Laporan Wartawan Tribunnews.com, Rizal Bomantama
TRIBUNNEWS.COM, JAKARTA - Permohonan perubahan Pasal 284, 285, dan 292 Kitab Undang-undang Hukum Pidana (KUHP) mengenai zina mengancam eksistensi penganut kepercayaan minoritas di Indonesia.
Perubahan yang diajukan ke Mahkamah Konstitusi itu menyatakan pernikahan yang tidak ditandai melalui berkas administrasi yang sah dianggap sebagai zina dan bisa dipidanakan.
Padahal para penganganut kepercayaan selama ini kesulitan mendapat legalitas dari pemerintah karena kepercayaan yang mereka anut tidak dianggap oleh negara.
Ketua Komnas Perempuan, Azriana mencemaskan akan adanya konflik horizontal jika perubahan KUHP tersebut dikabulkan.
"Karena itu bukan delik aduan maka siapa saja bisa melaporkan jika mereka dianggap kumpul kebo karena tidak memiliki berkas pernikahan yang sah."

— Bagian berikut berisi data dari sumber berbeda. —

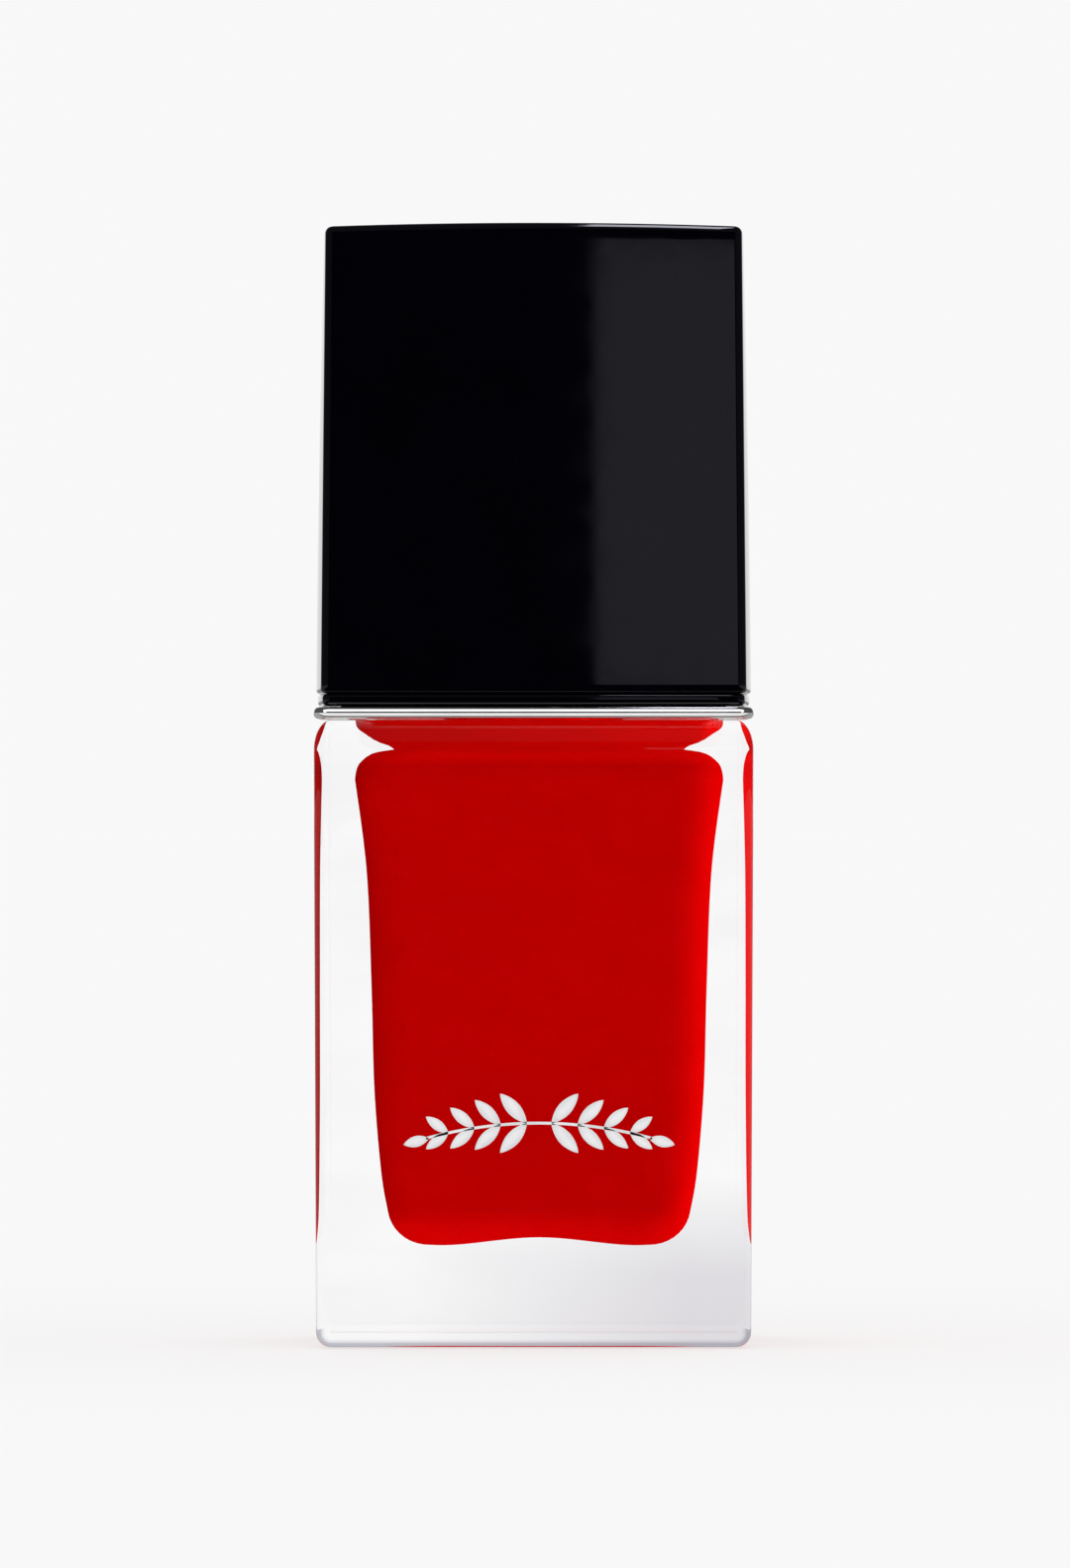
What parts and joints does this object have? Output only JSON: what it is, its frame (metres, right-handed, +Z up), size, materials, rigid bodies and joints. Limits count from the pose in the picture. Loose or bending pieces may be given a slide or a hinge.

"Padahal selama ini negara tidak memfasilitasi kepercayaan minoritas sebagai agama sah di Indonesia," ungkap Azriana, Jumat (2/9/2016).
Azriana mempertanyakan keberadaan negara untuk melindungi eksistensi penganut kepercayaan sebagai kekayaan budaya Indonesia.
"Negara harus buktikan komitmen untuk melindungi setiap warga negara, bukan melindungi agama atau kepercayaan tertentu," katanya.
Lanjut dia, kalau negara memegang teguh komitmen tersebut perubahan KUHP yang diajukan pemohon itu tidak perlu.
Perubahan tersebut diajukan Prof Dr Euis Sunarti dari Institut Pertanian Bogor kepada Mahkamah Konstitusi dan saat ini telah memasuki sidang ke-7.